**WRITTEN TASK**
Write out again, unaltered, the lines from the start through the line containing "shown = obj.evaluated_get(depsgraph)".

**MATERIAL PROVIDED**
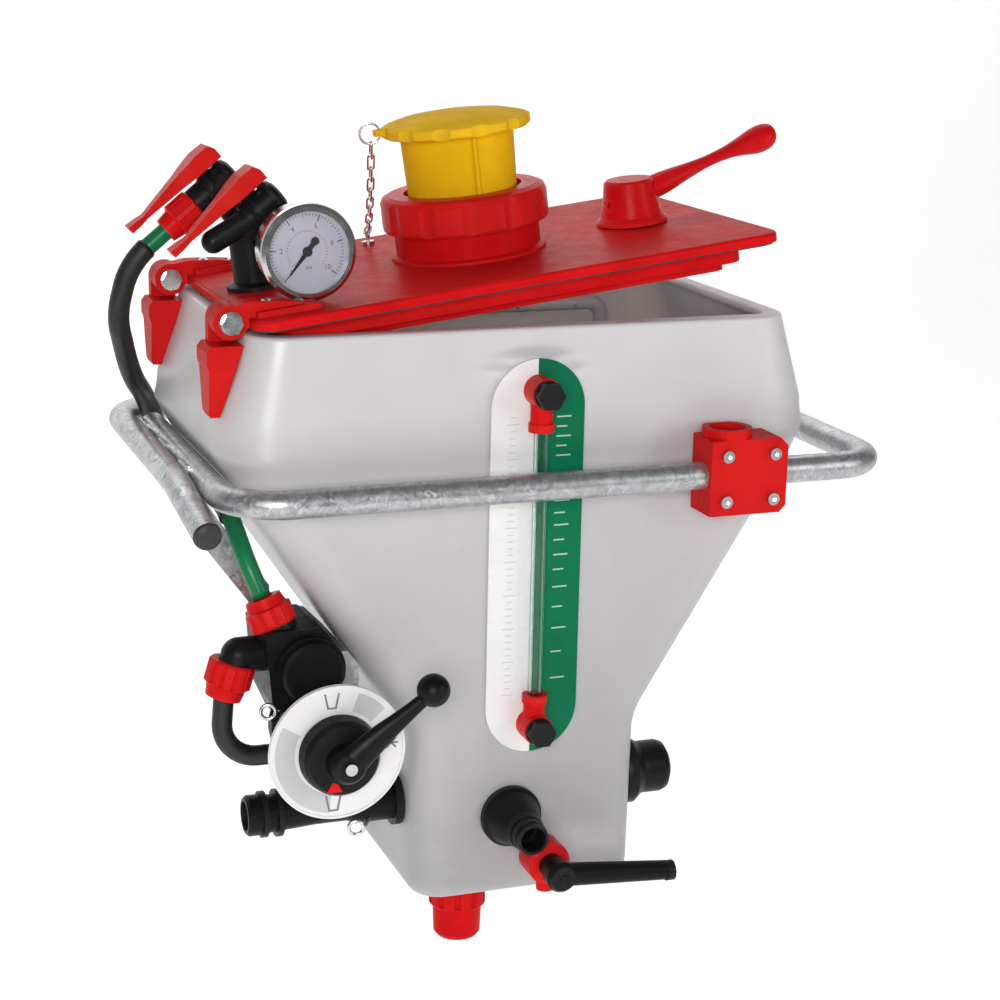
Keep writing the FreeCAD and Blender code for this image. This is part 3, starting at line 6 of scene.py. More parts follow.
import bmesh
import bpy
from mathutils import Matrix, Vector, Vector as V


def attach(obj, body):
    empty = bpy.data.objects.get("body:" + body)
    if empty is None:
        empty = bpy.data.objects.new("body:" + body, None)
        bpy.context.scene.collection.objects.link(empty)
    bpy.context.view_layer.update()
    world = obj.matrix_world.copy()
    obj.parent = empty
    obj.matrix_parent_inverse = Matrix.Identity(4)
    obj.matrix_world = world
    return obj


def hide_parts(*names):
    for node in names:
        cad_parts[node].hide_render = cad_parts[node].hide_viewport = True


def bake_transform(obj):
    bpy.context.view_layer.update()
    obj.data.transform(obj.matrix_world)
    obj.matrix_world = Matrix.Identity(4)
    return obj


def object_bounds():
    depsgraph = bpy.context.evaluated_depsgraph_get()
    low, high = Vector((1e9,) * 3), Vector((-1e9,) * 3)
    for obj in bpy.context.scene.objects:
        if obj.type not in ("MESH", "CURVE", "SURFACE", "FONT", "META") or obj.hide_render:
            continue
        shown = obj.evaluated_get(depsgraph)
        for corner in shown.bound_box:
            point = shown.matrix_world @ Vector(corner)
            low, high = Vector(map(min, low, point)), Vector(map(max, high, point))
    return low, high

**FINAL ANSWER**
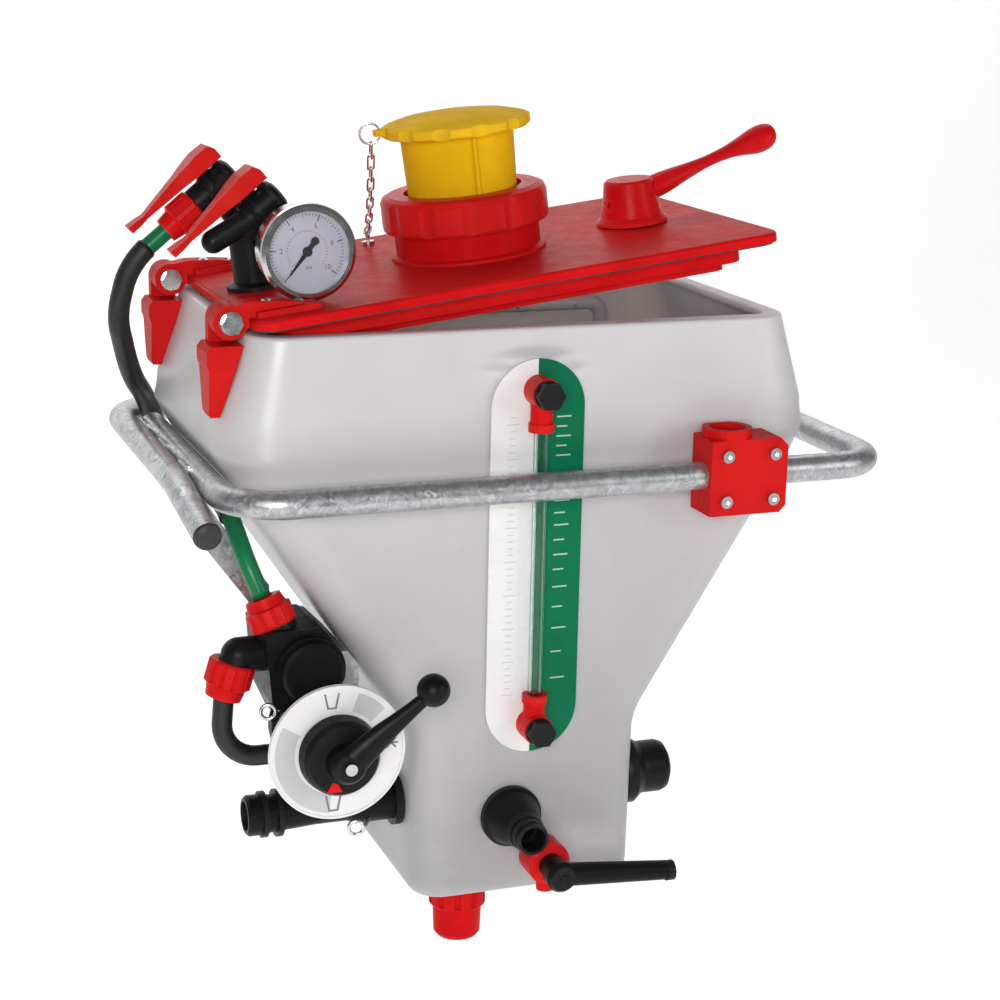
Keep writing the FreeCAD and Blender code for this image. This is part 3, starting at line 6 of scene.py. More parts follow.
import bmesh
import bpy
from mathutils import Matrix, Vector, Vector as V


def attach(obj, body):
    empty = bpy.data.objects.get("body:" + body)
    if empty is None:
        empty = bpy.data.objects.new("body:" + body, None)
        bpy.context.scene.collection.objects.link(empty)
    bpy.context.view_layer.update()
    world = obj.matrix_world.copy()
    obj.parent = empty
    obj.matrix_parent_inverse = Matrix.Identity(4)
    obj.matrix_world = world
    return obj


def hide_parts(*names):
    for node in names:
        cad_parts[node].hide_render = cad_parts[node].hide_viewport = True


def bake_transform(obj):
    bpy.context.view_layer.update()
    obj.data.transform(obj.matrix_world)
    obj.matrix_world = Matrix.Identity(4)
    return obj


def object_bounds():
    depsgraph = bpy.context.evaluated_depsgraph_get()
    low, high = Vector((1e9,) * 3), Vector((-1e9,) * 3)
    for obj in bpy.context.scene.objects:
        if obj.type not in ("MESH", "CURVE", "SURFACE", "FONT", "META") or obj.hide_render:
            continue
        shown = obj.evaluated_get(depsgraph)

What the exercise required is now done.